Racontez-moi les prémisses de votre nouvelle carrière. Magasiner, pour moi, c’est mieux qu’une thérapie. Alors, me lancer dans la vente au détail a été quasiment normal. L’idée m’était venue pendant un voyage à Las Vegas, en 2004. Au début, je ne savais pas comment fabriquer mes bijoux. J’ai eu l’aide d’une designer. On a fabriqué 30 colliers dans ma cuisine, j’ai trouvé un kiosque dans un centre commercial (Les Ailes de la Mode). Je n’avais pas de plan d’affaires.
Qui y croyait ? Une seule personne : moi. Je n’ai pas eu de mentor. J’ai écouté les gens d’affaires, j’ai posé des questions. C’est comme ça que j’ai appris. J’ai fait mon propre chemin.
Mais comment et pourquoi y croyiez-vous tant ? Parce que je le voulais.
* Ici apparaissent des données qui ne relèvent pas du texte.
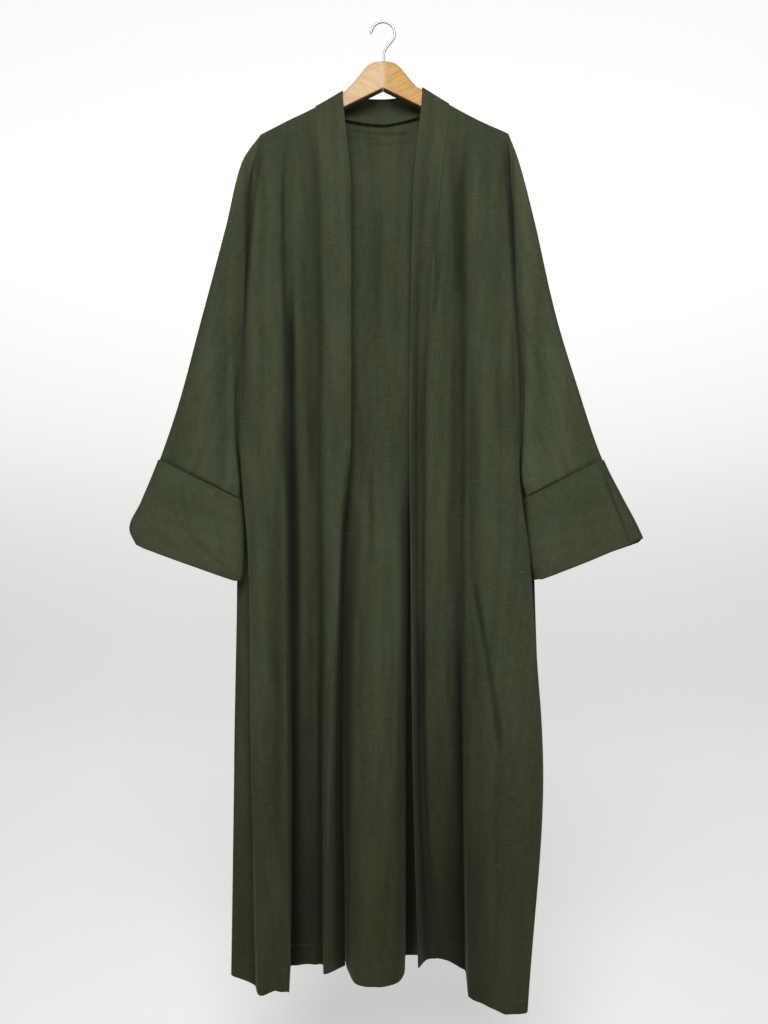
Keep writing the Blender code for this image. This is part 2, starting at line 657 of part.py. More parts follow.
def arm_outline(side):
    """Outline of one half of the hanger, as x and drop, from the crown round the arm's end."""
    rows = LEFT_SHOULDER if side < 0.0 else RIGHT_SHOULDER
    shoulder_end = max(abs(row.x) for row in rows)
    end = shoulder_end - ARM_END_INSET
    outline = crown_outline(side)
    last_straight = end - ARM_END_ROUNDING
    for step in range(ARM_STEPS + 1):
        x = (NECK_HALF + (last_straight - NECK_HALF) * step / ARM_STEPS) * side
        outline.append((x, shoulder_drop(x) + ARM_BELOW_CLOTH))
    end_top = outline[-1][1]
    centre_drop = end_top + 0.5 * ARM_END_HEIGHT
    for angle in ARM_END_ANGLES:
        x = last_straight + ARM_END_ROUNDING * math.cos(math.radians(angle))
        drop = centre_drop - 0.5 * ARM_END_HEIGHT * math.sin(math.radians(angle))
        outline.append((x * side, drop))
    outline.append((NECK_HALF * side, VEE_AT_NECK))
    outline.append((0.0, VEE_TOP))
    return outline


def make_arm(name, side, material, parent):
    """One wooden half of the hanger: its outline drawn through the arm's depth, long edges rounded."""
    bm = bmesh.new()
    shift = 0.5 * SEAM_GAP * side
    verts = [bm.verts.new(point(x + (shift if x == 0.0 else 0.0), 0.5 * ARM_DEPTH, drop))
             for x, drop in arm_outline(side)]
    face = bm.faces.new(verts)
    drawn = bmesh.ops.extrude_face_region(bm, geom=[face], use_keep_orig=True)
    moved = [item for item in drawn["geom"] if isinstance(item, bmesh.types.BMVert)]
    bmesh.ops.translate(bm, verts=moved, vec=(0.0, ARM_DEPTH * MM, 0.0))
    bmesh.ops.recalc_face_normals(bm, faces=bm.faces[:])
    rims = [edge for edge in bm.edges
            if abs(edge.verts[0].co.y - edge.verts[1].co.y) < 0.5 * ARM_DEPTH * MM
            and max(abs(vert.co.x) for vert in edge.verts) > ARM_JOINT_SHARP_HALF * MM]
    bmesh.ops.bevel(bm, geom=rims, offset=ARM_EDGE_ROUNDING * MM, offset_type="OFFSET", segments=2,
                    profile=0.5, affect="EDGES", clamp_overlap=True, material=-1)
    bmesh.ops.triangulate(bm, faces=bm.faces[:])
    bmesh.ops.recalc_face_normals(bm, faces=bm.faces[:])
    mesh = bpy.data.meshes.new(name)
    bm.to_mesh(mesh)
    bm.free()
    mesh.shade_smooth()
    mesh.set_sharp_from_angle(angle=math.radians(40.0))
    return link_object(name, mesh, material, parent)


def hook_route():
    """Middle line of the wire, from the stem's foot to the hook's open tip."""
    centre_drop = HOOK_RADIUS - 0.5 * HOOK_WIRE
    route = list(HOOK_STEM)
    for angle in HOOK_ARC_ANGLES:
        turn = math.radians(angle)
        route.append(HookPoint(HOOK_RADIUS * math.cos(turn), centre_drop - HOOK_RADIUS * math.sin(turn)))
    return route + [HOOK_TIP]


def make_hook(name, material, parent):
    curve = bpy.data.curves.new(name, "CURVE")
    curve.dimensions = "3D"
    curve.bevel_depth = 0.5 * HOOK_WIRE * MM
    curve.bevel_resolution = HOOK_ROUNDING
    curve.use_fill_caps = True
    spline = curve.splines.new("POLY")
    route = hook_route()
    spline.points.add(len(route) - 1)
    for node, (x, drop) in zip(spline.points, route):
        node.co = (x * MM, 0.0, -drop * MM, 1.0)
    return link_object(name, curve, material, parent)


def build_body(materials, root):
    """Fronts, bands, back, sleeves, cuffs and collar, cut from surfaces that meet at the seams."""
    gap = 0.5 * SEAM_GAP * MM
    foot = UNDERARM_ROW
    back = panel_points(BACK, "back", {0: LEFT_ARMHOLE, len(BACK) - 1: RIGHT_ARMHOLE})
    back_out = outward(back, -1.0)
    sides = (
        ("left", 1.0, LEFT_FRONT, LEFT_BAND, LEFT_ARMHOLE, LEFT_SLEEVE, LEFT_SLEEVE_FOLD, 0),
        ("right", -1.0, RIGHT_FRONT, RIGHT_BAND, RIGHT_ARMHOLE, RIGHT_SLEEVE, RIGHT_SLEEVE_FOLD, -1),
    )
    bands = {}
    pieces = []
    first, last = neck_columns()
    for columns in (slice(0, first + 1), slice(last, None)):
        line = unit(np.gradient(back[0, columns], axis=0))
        back_out[0, columns] = unit(np.cross(line, (0.0, 1.0, 0.0)) * -1.0)
    for side, sign, front_lines, band_lines, armhole, rings, fold, back_column in sides:
        whole_lines = front_lines[:-1] + band_lines
        whole = panel_points(whole_lines, "front", {0: armhole})
        whole_out = outward(whole, sign)
        split = column_places(whole_lines).index(float(len(front_lines) - 1))
        shoulder = unit(np.gradient(whole[0], axis=0))
        whole_out[0] = unit(np.cross(shoulder, (0.0, 1.0, 0.0)) * -sign)
        front = whole[:, :split + 1].copy()
        front_out = whole_out[:, :split + 1].copy()
        band = whole[:, split:].copy()
        band_out = whole_out[:, split:].copy()
        sleeve = sleeve_points(rings, fold, front, back, 0, back_column)
        sleeve_out = outward(sleeve, sign, closed=True)
        share_normals(front_out[foot:, 0], back_out[foot:, back_column])
        share_normals(sleeve_out[0, :foot + 1], front_out[:foot + 1, 0])
        share_normals(sleeve_out[0, foot:][::-1], back_out[:foot + 1, back_column])
        for corner_row, ring_places in ((0, (0, -1)), (foot, (foot,))):
            corner = unit(front_out[corner_row, 0] + back_out[corner_row, back_column])
            front_out[corner_row, 0] = corner
            back_out[corner_row, back_column] = corner
            for ring_place in ring_places:
                sleeve_out[0, ring_place] = corner
        bands[side] = (band, band_out)
        pieces.append((side, front, front_out, sleeve, sleeve_out))
    collar = collar_points(back, bands["left"][0], bands["right"][0])
    collar_out = outward(collar, -1.0)
    share_normals(collar_out[1:-1, 0], back_out[0, first + 1:last])
    collar_out[0] = bands["left"][1][0]
    collar_out[-1] = bands["right"][1][0]
    for edge in ("top", "first", "last"):
        draw_in(back, edge, gap)
    wall_from_middle("back", back, back_out, CLOTH_WALL, materials["cloth"], root)
    for side, front, front_out, sleeve, sleeve_out in pieces:
        band, band_out = bands[side]
        for edge in ("top", "first", "last"):
            draw_in(front, edge, gap)
        for edge in ("top", "first"):
            draw_in(band, edge, gap)
        make_cuff("cuff_" + side, sleeve, sleeve_out, materials["cloth"], root)
        draw_in(sleeve, "top", corner_openings(sleeve[0], (0, foot, -1)))
        wall_from_middle("front_" + side, front, front_out, CLOTH_WALL, materials["cloth"], root)
        wall_from_middle("band_" + side, band, band_out, BAND_WALL, materials["cloth"], root)
        wall_from_middle("sleeve_" + side, sleeve, sleeve_out, CLOTH_WALL, materials["cloth"], root, True)
    draw_in(collar, "first", corner_openings(collar[:, 0], (0, -1)))
    for edge in ("top", "foot"):
        draw_in(collar, edge, gap)
    wall_from_middle("collar_back", collar, collar_out, BAND_WALL, materials["collar_cloth"], root)


def clear_scene():
    for item in list(bpy.data.objects):
        bpy.data.objects.remove(item, do_unlink=True)


def main():
    clear_scene()
    root = link_object("kimono", None, None, None)
    materials = {name: new_material(name) for name in FINISHES}
    build_body(materials, root)
    make_arm("hanger_arm_left", -1.0, materials["light_wood"], root)
    make_arm("hanger_arm_right", 1.0, materials["warm_wood"], root)
    make_hook("hanger_hook", materials["chrome"], root)


main()
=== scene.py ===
"""Looks of the long open-front kimono on its wooden hanger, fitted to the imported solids.

Sizes in the tables are millimetres. "out" is how far a point stands in front of the hanger's
middle plane, so it runs along -Y, and "drop" is how far it lies below the hook's inner top.
Left and right are as seen from the front.
"""

import math
import random
from collections import namedtuple

import bmesh
import bpy
import numpy as np
from mathutils import Matrix, Vector


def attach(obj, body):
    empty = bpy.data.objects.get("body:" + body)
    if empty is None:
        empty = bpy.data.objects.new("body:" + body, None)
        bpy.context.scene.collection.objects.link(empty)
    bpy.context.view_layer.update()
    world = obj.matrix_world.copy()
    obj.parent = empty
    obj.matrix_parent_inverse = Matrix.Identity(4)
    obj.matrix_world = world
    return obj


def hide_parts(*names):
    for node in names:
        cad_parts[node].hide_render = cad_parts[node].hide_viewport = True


bl_info = {
    "name": "Open-front Kimono",
    "version": (1, 0, 0),
    "blender": (4, 5, 0),
    "location": "3D View > Sidebar > Kimono",
    "description": "Builds the cloth, the hanger and the studio of a long open-front kimono",
    "category": "Object",
}

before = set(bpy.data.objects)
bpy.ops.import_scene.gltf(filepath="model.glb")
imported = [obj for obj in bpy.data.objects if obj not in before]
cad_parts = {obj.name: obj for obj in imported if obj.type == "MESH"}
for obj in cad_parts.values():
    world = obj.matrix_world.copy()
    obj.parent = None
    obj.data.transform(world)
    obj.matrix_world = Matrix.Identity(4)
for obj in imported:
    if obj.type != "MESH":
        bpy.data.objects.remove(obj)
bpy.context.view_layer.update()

MM = 0.001

# Heights of the sections that the fold tables give, as drops below the hook; the top follows the
# shoulder line
HEIGHTS = ("top", "chest", "underarm", "tuck", "cuff", "knee", "hem")
CHEST = 280.0
UNDERARM = 660.0
TUCK = 700.0
CUFF = 850.0
KNEE = 1150.0
HEM = 1484.0

# The hem doesn't hang level: how much lower than its drop it is, across the width
HemPoint = namedtuple("HemPoint", "x extra")
HEM_SAG = (
    HemPoint(-240.0, 3.0),
    HemPoint(-150.0, 3.5),
    HemPoint(-125.0, 0.0),
    HemPoint(-58.0, 0.0),
    HemPoint(-42.0, 2.5),
    HemPoint(22.0, 2.5),
    HemPoint(38.0, 0.0),
    HemPoint(100.0, 0.0),
    HemPoint(140.0, 10.5),
    HemPoint(230.0, 10.5),
)

# How the cloth bends over the hanger's arm: steps of (share of the depth, drop)
ArmRoll = namedtuple("ArmRoll", "depth_share drop")
ARM_ROLL = (
    ArmRoll(0.00, 0.0),
    ArmRoll(0.30, 0.15),
    ArmRoll(0.56, 0.7),
    ArmRoll(0.78, 2.0),
    ArmRoll(0.92, 4.2),
    ArmRoll(0.98, 7.2),
    ArmRoll(1.00, 11.0),
)
ROLL_FOOT = ARM_ROLL[-1].drop

# Rows follow the shoulder line at the top and lie level further down
ROW_LEVEL_TOP = 155.0
ROW_LEVEL_DONE = 380.0
ROW_SPACING = 5.0
NECK_ROW_SPACING = 2.5
NECK_ROWS_END = 216.0

# Turned hem: its height, and the groove and the rows of points along its stitches
HEM_BAND = 31.0
HEM_GROOVE = 0.6
HEM_GROOVE_HALF = 1.3
HEM_GROOVE_ROWS = (-1.6, -0.8, 0.0, 0.8, 1.6)
HEM_FOLD_STEP = 0.6

# Shoulder lines, from the neck's free edge out to the end of the shoulder
ShoulderPoint = namedtuple("ShoulderPoint", "x drop")
LEFT_SHOULDER = (
    ShoulderPoint(-192.0, 177.6),
    ShoulderPoint(-150.0, 156.0),
    ShoulderPoint(-105.6, 134.4),
    ShoulderPoint(-63.0, 110.0),
)
RIGHT_SHOULDER = (
    ShoulderPoint(61.5, 104.5),
    ShoulderPoint(104.0, 130.4),
    ShoulderPoint(150.0, 155.0),
    ShoulderPoint(187.0, 171.6),
    ShoulderPoint(196.6, 176.0),
)

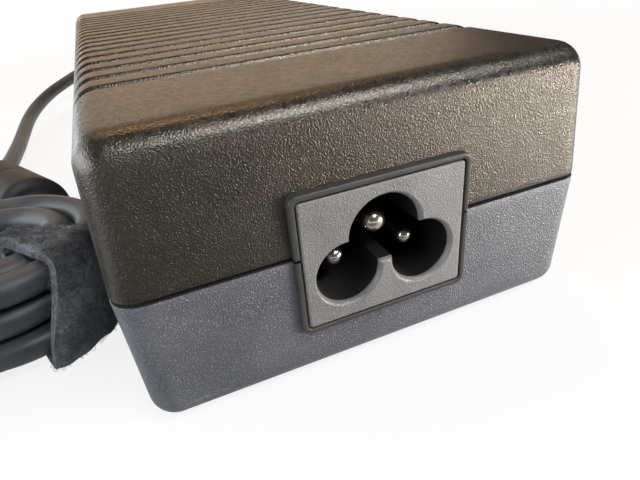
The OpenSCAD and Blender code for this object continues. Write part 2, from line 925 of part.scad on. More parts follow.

Si on veut quelque chose dans la vie, il faut le dire. Ça fait que les gestes qu’on va accomplir nous mèneront dans telle direction.
L’image que vous dégagez, celle d’une femme belle, sexy, est-elle un atout ou un handicap en affaires ? Un peu des deux. C’est plus difficile quand je rencontre des femmes. Elles sont plus « toffes » avec moi. Avec les hommes, je ne joue pas la charmeuse, ce n’est pas une façon de gagner le respect.
Vous dites votre âge ? Oui, 42. Je me suis juré de ne pas vieillir en femme frustrée. D’où l’indépendance financière. Être en mode attente, ça insécurise. Moi, j’avance, je crée, je n’arrête jamais.
Pour vous gâter, vous faites quoi ? Mon vrai moment de luxe, de plaisir, c’est de recevoir des amis sur notre bateau sur les rives d’un lac à Laval. Bonne bouffe, bons vins.
Un conseil aux lectrices par rapport au risque ? N’ayez pas peur d’être heureuses. Osez. Si vous n’êtes pas bien dans votre couple, dans votre travail, cassez la routine. C’est sûr que quelque chose de bon va sortir de ça. Un truc aussi : se débarrasser des choses qu’on n’aime pas faire. Ainsi, je ne cuisine pas, je n’ai jamais appris et je n’aime pas ça. Ma tante me prépare des repas pour la semaine. Ça ne coûte pas cher, ça lui donne un peu d’argent et tout le monde est content. Le temps et l’énergie que je ne mets pas dans la cuisine, je les investis ailleurs. Auprès de ma fille, par exemple.